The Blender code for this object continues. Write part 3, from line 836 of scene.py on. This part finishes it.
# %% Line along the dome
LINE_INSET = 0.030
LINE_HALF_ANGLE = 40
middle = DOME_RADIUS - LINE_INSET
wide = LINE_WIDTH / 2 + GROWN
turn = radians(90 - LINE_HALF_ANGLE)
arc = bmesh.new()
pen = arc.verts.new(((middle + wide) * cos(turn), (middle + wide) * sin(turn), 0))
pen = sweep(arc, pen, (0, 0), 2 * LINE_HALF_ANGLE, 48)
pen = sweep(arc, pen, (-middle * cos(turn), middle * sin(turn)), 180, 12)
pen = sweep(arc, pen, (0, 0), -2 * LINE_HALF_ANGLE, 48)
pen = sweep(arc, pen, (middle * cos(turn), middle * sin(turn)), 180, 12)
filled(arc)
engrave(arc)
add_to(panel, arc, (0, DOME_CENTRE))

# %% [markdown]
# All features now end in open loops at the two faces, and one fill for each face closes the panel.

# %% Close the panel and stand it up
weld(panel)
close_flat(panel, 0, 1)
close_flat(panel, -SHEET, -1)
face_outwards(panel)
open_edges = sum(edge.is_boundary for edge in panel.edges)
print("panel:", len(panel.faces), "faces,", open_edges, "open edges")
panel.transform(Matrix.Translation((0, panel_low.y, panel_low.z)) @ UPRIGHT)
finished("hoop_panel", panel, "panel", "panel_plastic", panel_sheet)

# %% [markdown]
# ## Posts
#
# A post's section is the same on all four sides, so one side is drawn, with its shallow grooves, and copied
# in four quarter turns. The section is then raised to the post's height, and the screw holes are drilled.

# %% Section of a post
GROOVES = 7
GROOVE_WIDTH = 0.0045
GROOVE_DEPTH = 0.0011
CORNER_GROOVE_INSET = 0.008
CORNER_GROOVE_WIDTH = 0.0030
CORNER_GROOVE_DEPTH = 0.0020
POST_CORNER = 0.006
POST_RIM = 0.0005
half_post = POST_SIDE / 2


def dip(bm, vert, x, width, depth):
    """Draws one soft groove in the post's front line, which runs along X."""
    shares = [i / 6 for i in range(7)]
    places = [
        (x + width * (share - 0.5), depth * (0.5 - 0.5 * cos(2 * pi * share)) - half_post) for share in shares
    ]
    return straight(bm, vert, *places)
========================
> WRITTEN EXERCISE: Faithfully transcribe the whole of the data.

> ANSWER TO THIS PROBLEM:
The Blender code for this object continues. Write part 3, from line 836 of scene.py on. This part finishes it.
# %% Line along the dome
LINE_INSET = 0.030
LINE_HALF_ANGLE = 40
middle = DOME_RADIUS - LINE_INSET
wide = LINE_WIDTH / 2 + GROWN
turn = radians(90 - LINE_HALF_ANGLE)
arc = bmesh.new()
pen = arc.verts.new(((middle + wide) * cos(turn), (middle + wide) * sin(turn), 0))
pen = sweep(arc, pen, (0, 0), 2 * LINE_HALF_ANGLE, 48)
pen = sweep(arc, pen, (-middle * cos(turn), middle * sin(turn)), 180, 12)
pen = sweep(arc, pen, (0, 0), -2 * LINE_HALF_ANGLE, 48)
pen = sweep(arc, pen, (middle * cos(turn), middle * sin(turn)), 180, 12)
filled(arc)
engrave(arc)
add_to(panel, arc, (0, DOME_CENTRE))

# %% [markdown]
# All features now end in open loops at the two faces, and one fill for each face closes the panel.

# %% Close the panel and stand it up
weld(panel)
close_flat(panel, 0, 1)
close_flat(panel, -SHEET, -1)
face_outwards(panel)
open_edges = sum(edge.is_boundary for edge in panel.edges)
print("panel:", len(panel.faces), "faces,", open_edges, "open edges")
panel.transform(Matrix.Translation((0, panel_low.y, panel_low.z)) @ UPRIGHT)
finished("hoop_panel", panel, "panel", "panel_plastic", panel_sheet)

# %% [markdown]
# ## Posts
#
# A post's section is the same on all four sides, so one side is drawn, with its shallow grooves, and copied
# in four quarter turns. The section is then raised to the post's height, and the screw holes are drilled.

# %% Section of a post
GROOVES = 7
GROOVE_WIDTH = 0.0045
GROOVE_DEPTH = 0.0011
CORNER_GROOVE_INSET = 0.008
CORNER_GROOVE_WIDTH = 0.0030
CORNER_GROOVE_DEPTH = 0.0020
POST_CORNER = 0.006
POST_RIM = 0.0005
half_post = POST_SIDE / 2


def dip(bm, vert, x, width, depth):
    """Draws one soft groove in the post's front line, which runs along X."""
    shares = [i / 6 for i in range(7)]
    places = [
        (x + width * (share - 0.5), depth * (0.5 - 0.5 * cos(2 * pi * share)) - half_post) for share in shares
    ]
    return straight(bm, vert, *places)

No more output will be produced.